Si algo me gusta en el mundo, es disfrazarme, pública, ostentosa y estentóreamente. Cuanto más cochambroso es el disfraz, conforme se va degradando más el aspecto externo, más se purifica el interno. Pero esto no es una cosa gratuita. Cuando uno se traviste, puede ir en busca de dos cosas: la transformación elegante, kitsch, hortera, aunque lujosa, tipo “drag queen”, travelo del lumpen, o buscar la sonrisa, la risa franca y la carcajada desternillante, tipo mariconsón o pendón desorejado.
A mí me gusta el disfraz por sí mismo. En el alegre cortejo fúnebre de Doña Sardina, destacaron, como siempre, Aldabón y el Centro de Mayores I. Echamos de menos a Benito y a Toñi y al Centro II, que se ha quedado este año en casa, aunque luego les he visto disfrazados por libre, callejeando, lo que más me gusta en el mundo.
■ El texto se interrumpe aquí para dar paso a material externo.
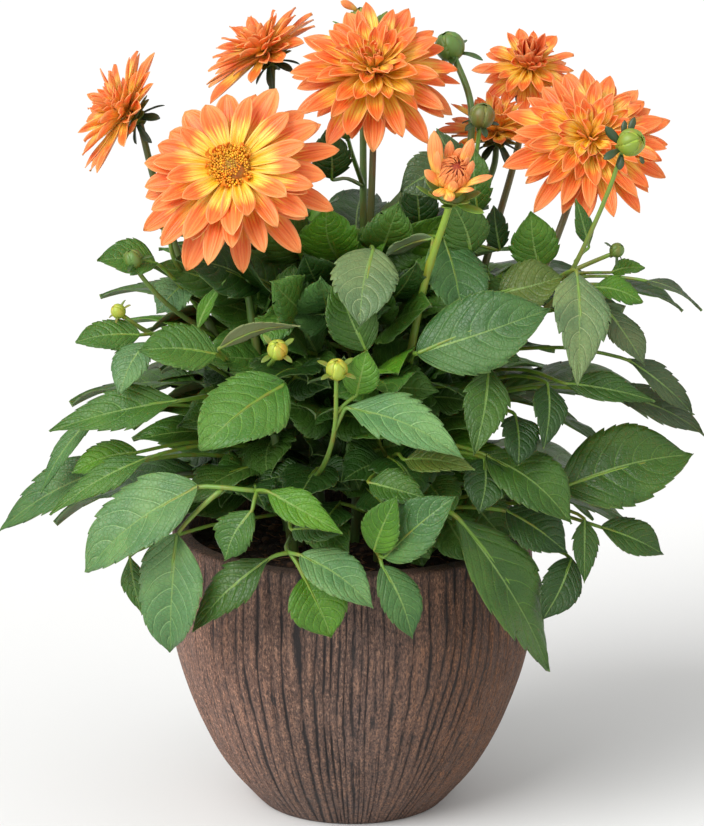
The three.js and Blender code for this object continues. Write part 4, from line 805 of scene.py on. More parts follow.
def layPetal(bag, sheet, f, origin, stud, outline, cup, tint, room=None, roll=0.0, sway=0.0, ripple=0.0, number=0.5):
    u, s = sheet["u"] ** 0.92, sheet["s"]
    rise, curl, length = stud["rise"], stud["curl"] if abs(stud["curl"]) > 1e-3 else 1e-3, stud["length"]
    out = spoke(f, stud["a"])
    across = f[1] * math.cos(stud["a"]) - f[0] * math.sin(stud["a"])
    angle = rise + curl * u
    r = stud["r"] - 1.2 + (length + 1.2) * (np.sin(angle) - math.sin(rise)) / curl
    h = stud["h"] - (length + 1.2) * (np.cos(angle) - math.cos(rise)) / curl
    half = stud["width"] / 2 * follow(outline, u)
    if room:
        half = np.minimum(half, np.maximum(r, 2) * room)
    x = s * half
    bowl = np.interp(u, [0, 0.5, 1], cup)
    crease = np.exp(-(((np.abs(s) - petalPlan["pleat"]) / 0.16) ** 2))
    crease = crease * np.interp(u, [0, 0.3, 0.85, 1], [0.2, 1, 0.8, 0])
    y = bowl * s * s * half - 0.085 * half * crease
    y = y + ripple * np.sin(5.5 * u + 9 * number) * (0.3 + s * np.cos(7 * number)) * u
    c, d = math.cos(roll), math.sin(roll)
    twist = np.clip(u * 1.6, 0, 1)
    x, y = x * (1 - twist * (1 - c)) - y * d * twist, x * d * twist + y
    up = np.outer(-np.sin(angle), out) + np.outer(np.cos(angle), f[2])
    at = vec(origin) + np.outer(r, out) + np.outer(h, f[2])
    at = at + np.outer(x + sway * length * u * u, across) + up * y[:, None]
    drop(bag, at, sheet["faces"], mapOf(u, s), tint)


bractSheet = gridSheet(8, 4)
wideSheet = gridSheet(16, 10)
thinSheet = gridSheet(11, 6)
outlines = dict(
    blunt=[(0, 0.45), (0.12, 0.56), (0.3, 0.77), (0.5, 0.96), (0.62, 1),
           (0.76, 0.92), (0.87, 0.71), (0.94, 0.44), (0.98, 0.2), (1, 0.04)],
    pointed=[(0, 0.46), (0.12, 0.58), (0.3, 0.80), (0.46, 0.95), (0.60, 1),
             (0.74, 0.91), (0.85, 0.70), (0.93, 0.41), (0.98, 0.16), (1, 0.03)],
)
bractOutline = [(0, 0.55), (0.3, 0.8), (0.6, 1), (0.85, 0.75), (1, 0.08)]
closedOutline = [(0, 0.5), (0.35, 1), (0.7, 0.85), (0.92, 0.4), (1, 0.08)]


def loosePetal(bag, base, tip, way, width, tone, bulge=0.12, cup=0.45):  # one petal from base to tip
    u, s = thinSheet["u"], thinSheet["s"]
    base, tip, way = vec(base), vec(tip), unit(vec(way))
    along = tip - base
    length = np.linalg.norm(along)
    side = unit(np.cross(along, way))
    up = unit(np.cross(side, along))
    half = width / 2 * follow(outlines["pointed"], u)
    lift = 4 * bulge * length * u * (1 - u) - cup * s * s * half
    at = base + np.outer(u, along) + np.outer(s * half, side) + np.outer(lift, up)
    drop(bag, at, thinSheet["faces"], mapOf(u, s), tone)


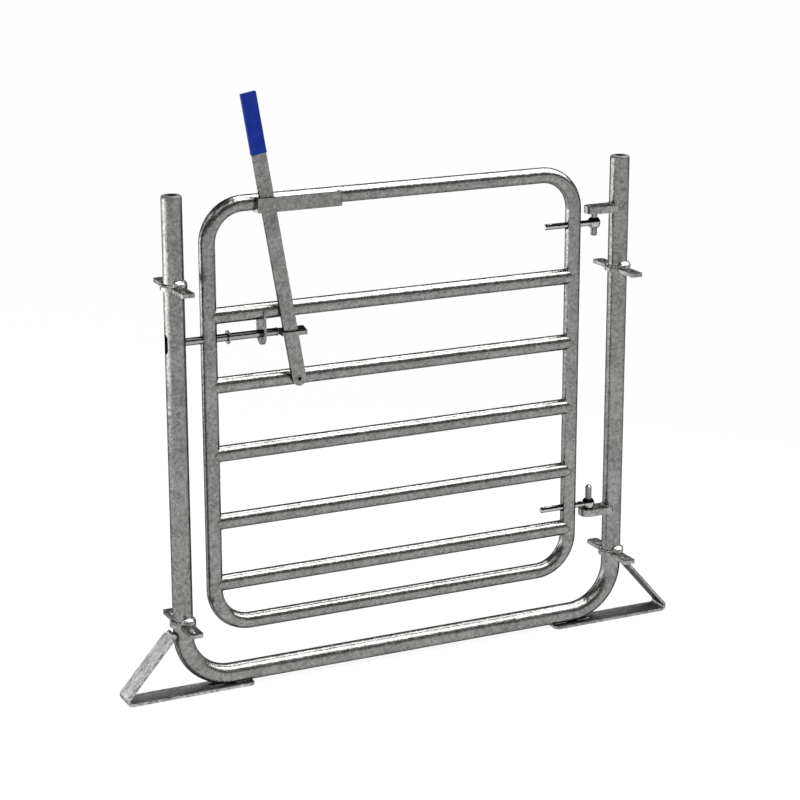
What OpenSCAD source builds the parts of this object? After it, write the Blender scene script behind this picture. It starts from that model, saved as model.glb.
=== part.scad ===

Jesús Caballero se ha salido con la suya y ha llenado de máscaras el fin de semana, atrayendo a muchos chicos y chicas jóvenes que se han unido al Entierro Cachondo. No es que fuera el de otra época, pero ha habido más máscaras que los últimos años. Mientras sentíamos el virus veneciano, los terciopelos, brocados y rasos de seda negros, rojos y blancos, ha habido al menos dos sardinas que enterrar y sus correspondientes participantes: monaguillo, acólito, novicia, monja, cura, imam, monje budista, fraile putón, obispo, cardenal y papa. Viudos y viudas y gente con muchas ganas de divertirse.